STM32l073 Adc Vrefint and adc_channel0 not working second measurement
Hi i 'm using nucleo board. Ihave a simple program that measure Vref int ( Vdda voltage ) then measure ADC channel 0. it works fine the first time. I'm using HAL function. Setiing of ADC NOT CONTINOUS MODE, Config Channel Adc Start , PollFor conversion Get result Vrefint , Stop ADC. Now second step, Config Channel Adc Start , PollFor conversion Get result ADC0 , Stop ADC. then i loop, ANd here tthis second loop give a bad value on Vrefint ( 1500 lsb first loop, 980 second iteration). If i don(t select channel0 it continusly measure properly, it seems that select adc0 channel between two Vrefint conversion corrupt the measurement.

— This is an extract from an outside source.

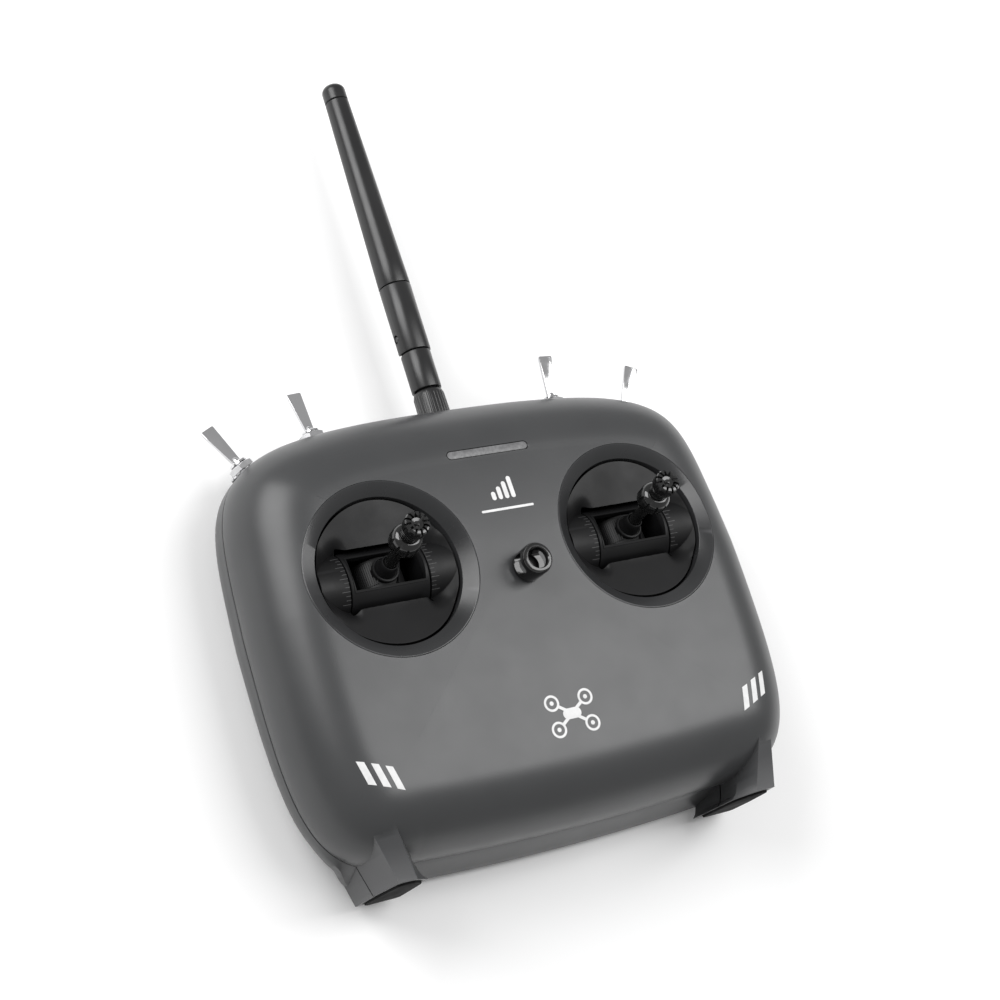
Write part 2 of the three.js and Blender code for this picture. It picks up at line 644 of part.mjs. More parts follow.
function stickTip() {
  const from = collarFrom + collarHeight + fit;
  const body = turned([[0, from], [tipRadius - 0.8, from], [tipRadius, from + 0.9],
    [tipRadius, stickTop - 1.6], [tipRadius - 0.4, stickTop], [2, stickTop], [1.6, stickTop - 1],
    [0, stickTop - 1]], 18);
  const notches = Array.from({ length: 6 }, (_, i) => {
    const angle = radians(i * 60);
    const notch = box([-0.8, 0.8], [2, 6], [stickTop - 1.6, stickTop + 1]);
    return moved(notch, new THREE.Matrix4().makeRotationZ(angle));
  });
  const shaftHole = rod(shaftRadius + fit, from - 1, stickTop - 3 + fit, round.small);
  return cut(body, notches).subtract(shaftHole);
}

function bezel(x) {
  const low = gimbalPlane - bezelDepth;
  const profile = [[bezelInner, low], [bezelRadius, low], [bezelRadius, 47],
    [bezelRadius - 0.6, 47], [bezelInner, gimbalPlane], [bezelInner, low]];
  return turned(profile, round.fine, "z", [x, 0, 0]).intersect(outerFront);
}

for (const [i, name] of ["left", "right"].entries()) {
  const x = gimbalX[i];
  piece(name + "_gimbal_bezel", bezel(x), bezelGrey());
  const gimbal = new THREE.Group();
  gimbal.position.set(x, 0, gimbalPlane);
  part.add(gimbal);
  piece(name + "_gimbal_housing", housing(), mattBlack(), gimbal);
  const leaning = new THREE.Group();
  leaning.applyMatrix4(place(0, 0, pivotZ)
    .multiply(new THREE.Matrix4().makeRotationX(-radians(stickLean)))
    .multiply(place(0, 0, -pivotZ)));
  gimbal.add(leaning);
  piece(name + "_gimbal_drum", drum(), mattBlack(), leaning);
  piece(name + "_gimbal_rocker", rocker(), mattBlack(), leaning);
  piece(name + "_stick_shaft", stickShaft(), glossBlack(), leaning);
  piece(name + "_stick_collar", stickCollar(), glossBlack(), leaning);
  piece(name + "_stick_tip", stickTip(), glossBlack(), leaning);
}

// ---- Toggle switches, in their own frame: the axis is +Y and the lever's flat faces are +Z and -Z ----
const leverPivot = washerThickness + fit + nutThickness + 0.2;

function switchCase() {
  const { wide, tall, deep } = switchBody;
  const below = -wall - fit;
  const can = box([-wide / 2, wide / 2], [below - tall, below], [-deep / 2, deep / 2]);
  const bushing = rod(bushingRadius, below - 1, bushingLength, round.small, "y");
  const throat = turned([[0, leverPivot - 2.4], [1.9, leverPivot - 2.4], [2.4, bushingLength + 1],
    [0, bushingLength + 1]], round.small, "y");
  return can.add(bushing).subtract(throat);
}

function switchWasher() {
  const ring = [[bushingRadius + fit, fit], [washerRadius, fit],
    [washerRadius, fit + washerThickness], [bushingRadius + fit, fit + washerThickness],
    [bushingRadius + fit, fit]];
  return turned(ring, round.medium, "y");
}

function switchNut() {
  const from = fit + washerThickness + fit;
  const hex = rod(nutAcrossFlats / Math.sqrt(3), from, from + nutThickness, 6, "y");
  const chamfer = turned([[0, from], [nutAcrossFlats / 2 + 0.55, from],
    [nutAcrossFlats / 2 + 0.55, from + nutThickness - 0.5], [nutAcrossFlats / 2, from + nutThickness],
    [0, from + nutThickness]], round.medium, "y");
  return hex.intersect(chamfer).subtract(rod(bushingRadius + fit, 0, 9, round.small, "y"));
}

function switchLever() {
  const from = bushingLength - 0.6;
  const to = from + leverLength;
  const blade = new THREE.Shape([
    new THREE.Vector2(-leverRootWidth / 2, from),
    new THREE.Vector2(leverRootWidth / 2, from),
    new THREE.Vector2(leverTipWidth / 2, to - 0.5),
    new THREE.Vector2(leverTipWidth / 2 - 0.5, to),
    new THREE.Vector2(-leverTipWidth / 2 + 0.5, to),
    new THREE.Vector2(-leverTipWidth / 2, to - 0.5),
  ]);
  const plate = new THREE.ExtrudeGeometry(blade, { depth: leverThickness, bevelEnabled: false });
  const stem = turned([[0, leverPivot - 1.6], [1.3, leverPivot - 1], [1.5, leverPivot],
    [1.3, leverPivot + 1], [1.25, from + 1.4], [0, from + 2.4]], 12, "y");
  return solid(plate, place(0, 0, -leverThickness / 2)).add(stem);
}

for (const { name, seat, stop } of switchPlaces) {
  const group = new THREE.Group();
  group.applyMatrix4(seat);
  part.add(group);
  piece(name + "_switch_case", switchCase(), chrome(), group);
  piece(name + "_switch_washer", switchWasher(), chrome(), group);
  piece(name + "_switch_nut", switchNut(), chrome(), group);
  const lever = new THREE.Group();
  lever.applyMatrix4(place(0, leverPivot, 0)
    .multiply(new THREE.Matrix4().makeRotationX(radians(stop * leverThrow)))
    .multiply(place(0, -leverPivot, 0)));
  group.add(lever);
  piece(name + "_switch_lever", switchLever(), chrome(), lever);
}

// ---- Antenna, in a frame on its own axis ----
const antenna = new THREE.Group();
antenna.position.z = topAxis;
part.add(antenna);
const knuckleY = lowerBarrelTo + knuckleRise;

function antennaConnector() {
  const inside = caseTop - wall - fit;
  const profile = [[0, inside - 7], [connectorFlange, inside - 7], [connectorFlange, inside],
    [connectorRadius, inside],
    [connectorRadius, couplingTo - 3], [0, couplingTo - 3]];
  const bore = rod(1.3, couplingTo - 7, couplingTo, 12, "y");
  return turned(profile, round.small, "y").subtract(bore);
}

function couplingNut() {
  const r = couplingRadius;
  const profile = [[connectorRadius + fit, couplingFrom], [r, couplingFrom], [r, couplingTo - 1.6],
    [r - 0.9, couplingTo], [connectorRadius + fit, couplingTo], [connectorRadius + fit, couplingFrom]];
  const grooves = Array.from({ length: 12 }, (_, i) => {
    const angle = (i / 12) * Math.PI * 2;
    return rod(0.42, couplingFrom - 1, couplingTo + 1, 6, "y",
      [Math.cos(angle) * (r + 0.1), 0, Math.sin(angle) * (r + 0.1)]);
  });
  return cut(turned(profile, 24, "y"), grooves);
}

function lowerBarrel() {
  const from = couplingTo + fit;
  const r = lowerBarrelRadius;
  const profile = [[0, couplingTo - 2.6], [connectorRadius, couplingTo - 2.6],
    [connectorRadius, from], [r, from], [r, lowerBarrelTo], [0, lowerBarrelTo]];
  const tongue = rod(tongueRadius, -tongueHalf, tongueHalf, round.small, "x", [0, knuckleY, 0])
    .add(box([-tongueHalf, tongueHalf], [lowerBarrelTo - 1, knuckleY], [-tongueRadius, tongueRadius]));
  const pinHole = rod(hingePinRadius + 0.05, -9, 9, round.small, "x", [0, knuckleY, 0]);
  return turned(profile, round.medium, "y").add(tongue).subtract(pinHole);
}

// The fork is open at the back only. Its rear corner is rounded about the pin, so it clears the lower
// barrel as the mast folds back.
function upperBarrel() {
  const from = lowerBarrelTo + fit;
  const r = upperBarrelRadius;
  const body = rod(r, from, upperBarrelTo, round.medium, "y");
  const slot = box([-tongueHalf - fit, tongueHalf + fit], [from - 1, knuckleY + 4.3],
    [-9, tongueRadius + fit]);
  const swing = knuckleRise - fit;
  const rearCorner = box([-9, 9], [from - 1, knuckleY], [-9, 0])
    .subtract(rod(swing, -9, 9, round.medium, "x", [0, knuckleY, 0]));
  const pinHole = rod(hingePinRadius + fit, -9, 9, round.small, "x", [0, knuckleY, 0]);
  return cut(body, [slot, rearCorner, pinHole]);
}

function mast() {
  const from = upperBarrelTo + fit;
  return turned([[0, from], [upperBarrelRadius - 0.2, from], [upperBarrelRadius, from + 0.4],
    [tipCapRadius, mastTop], [0, mastTop]], round.medium, "y");
}

function tipCap() {
  const from = mastTop + fit;
  const dome = Array.from({ length: 5 }, (_, i) => {
    const angle = (i / 4) * (Math.PI / 2);
    return [tipCapRadius * Math.cos(angle), antennaTop - 3 + 3 * Math.sin(angle)];
  });
  return turned([[0, from], [tipCapRadius - 0.2, from], [tipCapRadius, from + 0.3],
    ...dome.slice(0, -1), [0, antennaTop]], round.medium, "y");
}

piece("antenna_connector", antennaConnector(), finish(0xb08d4a, 0.3, 1), antenna);
piece("antenna_coupling_nut", couplingNut(), mattBlack(), antenna);
piece("antenna_lower_barrel", lowerBarrel(), mattBlack(), antenna);
piece("antenna_hinge_pin",
  rod(hingePinRadius, -4.4, 4.4, round.small, "x", [0, knuckleY, 0]), chrome(), antenna);
piece("antenna_upper_barrel", upperBarrel(), mattBlack(), antenna);
piece("antenna_mast", mast(), mattBlack(), antenna);
piece("antenna_tip_cap", tipCap(), mattBlack(), antenna);

export default part;
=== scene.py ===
import bpy
import bmesh
import json
import math
from mathutils import Matrix, Vector
from mathutils.bvhtree import BVHTree


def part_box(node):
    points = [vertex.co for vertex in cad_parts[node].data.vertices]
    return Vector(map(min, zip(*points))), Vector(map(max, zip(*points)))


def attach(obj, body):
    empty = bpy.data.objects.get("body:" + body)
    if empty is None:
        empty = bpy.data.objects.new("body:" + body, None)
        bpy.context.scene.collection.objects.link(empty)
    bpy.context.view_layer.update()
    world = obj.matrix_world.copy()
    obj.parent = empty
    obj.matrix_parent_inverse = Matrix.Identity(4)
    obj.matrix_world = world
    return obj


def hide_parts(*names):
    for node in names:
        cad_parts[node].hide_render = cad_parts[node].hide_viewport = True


# A two-stick radio transmitter. Shapes are modelled in millimetres and scaled to metres at the end.
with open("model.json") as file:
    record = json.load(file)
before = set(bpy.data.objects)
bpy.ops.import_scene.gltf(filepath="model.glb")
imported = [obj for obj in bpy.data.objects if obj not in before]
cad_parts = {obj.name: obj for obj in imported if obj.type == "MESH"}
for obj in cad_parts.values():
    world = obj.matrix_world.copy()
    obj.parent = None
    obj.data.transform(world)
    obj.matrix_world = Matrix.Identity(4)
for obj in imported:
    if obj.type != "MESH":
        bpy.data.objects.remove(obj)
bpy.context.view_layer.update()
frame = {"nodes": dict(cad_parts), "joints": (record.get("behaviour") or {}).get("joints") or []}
millimetre = 0.001


def boxOf(node):
    low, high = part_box(node)
    return low / millimetre, high / millimetre


def middleOf(node):
    low, high = boxOf(node)
    return (low + high) / 2


seamHeight = boxOf("front_shell")[0].z - 0.15

# camera and studio
view = {
    "position": (-0.31328, -0.15514, 0.59820),
    "right": (0.8687, -0.2930, 0.3994),
    "up": (0.1427, 0.9201, 0.3647),
    "lens": 75.17,
    "sensor": 36.0,
}
studio = {
    "floorSize": 6.0,
    "floorColour": (0.94, 0.94, 0.94, 1),
    "worldColour": (1.0, 1.0, 1.0, 1),
    "worldStrength": 0.42,
    "rightBox": {"place": (0.40, 0.02, 0.80), "size": (0.40, 0.80), "power": 5.2},
    "leftBox": {"place": (-0.57, 0.50, 0.56), "size": (0.60, 0.60), "power": 7.0},
}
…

Is it something special to do in between? shoul i not stop adc in between and use sequence mode to make acquisition of the two channel in one shoot ?
Here my adc config
hadc.Instance = ADC1;
hadc.Init.OversamplingMode = DISABLE;
hadc.Init.ClockPrescaler = ADC_CLOCK_SYNC_PCLK_DIV4; //dif
hadc.Init.Resolution = ADC_RESOLUTION_12B;
hadc.Init.SamplingTime = ADC_SAMPLETIME_160CYCLES_5; //estimate for 0.5lsb error @4mhz, Rsource= 60kohm
hadc.Init.ScanConvMode = ADC_SCAN_DIRECTION_FORWARD;
hadc.Init.DataAlign = ADC_DATAALIGN_RIGHT;
hadc.Init.DiscontinuousConvMode = ENABLE;
hadc.Init.ContinuousConvMode = DISABLE;
hadc.Init.ExternalTrigConvEdge = ADC_EXTERNALTRIGCONVEDGE_NONE;
hadc.Init.ExternalTrigConv = ADC_SOFTWARE_START; //not defined
hadc.Init.DMAContinuousRequests = DISABLE;
hadc.Init.EOCSelection = ADC_EOC_SINGLE_CONV;
hadc.Init.Overrun = ADC_OVR_DATA_PRESERVED; //not defined
hadc.Init.LowPowerAutoWait = DISABLE;
hadc.Init.LowPowerFrequencyMode = ENABLE;
hadc.Init.LowPowerAutoPowerOff = DISABLE;Here the code
if (HAL_ADC_Init(&hadc) != HAL_OK)
{
}
if(HAL_ADCEx_Calibration_Start(&hadc, ADC_SINGLE_ENDED) != HAL_OK){
}
//******************************MESURE TENSION REFERENCE INTERN *************************************************
sConfig.Channel = ADC_CHANNEL_VREFINT;
if (HAL_ADC_ConfigChannel(&hadc, &sConfig) != HAL_OK) { }
if(HAL_ADC_Start(&hadc) != HAL_OK){ }
HAL_ADC_PollForConversion(&hadc, 3000);
if ((HAL_ADC_GetState(&hadc) & HAL_ADC_STATE_REG_EOC) == HAL_ADC_STATE_REG_EOC) {
uint32_t uwADCxConvertedValue = HAL_ADC_GetValue(&hadc);
codeADC_VDDA = uwADCxConvertedValue;
Vdda = 3*( (float)*VREFINT_CAL / (float)uwADCxConvertedValue);
}
HAL_ADC_Stop(&hadc);
//******************************MESURE TENSION BATTERIE *************************************************
/**Configure for the selected ADC regular channel to be converted.
*/
sConfig.Channel = ADC_CHANNEL_0;
if (HAL_ADC_ConfigChannel(&hadc, &sConfig) != HAL_OK) { }
if (HAL_ADC_Start(&hadc) != HAL_OK) { }
HAL_ADC_PollForConversion(&hadc, 3000);
if ((HAL_ADC_GetState(&hadc) & HAL_ADC_STATE_REG_EOC) == HAL_ADC_STATE_REG_EOC) {
uint32_t uwADCxConvertedValue = HAL_ADC_GetValue(&hadc);
codeADC_VBAT = uwADCxConvertedValue;
BatteryVoltage = ((float) uwADCxConvertedValue / 4095) * 3.3 * 2.5; //2.5: R11,R12 resistor bridge ratio
}
HAL_ADC_Stop(&hadc);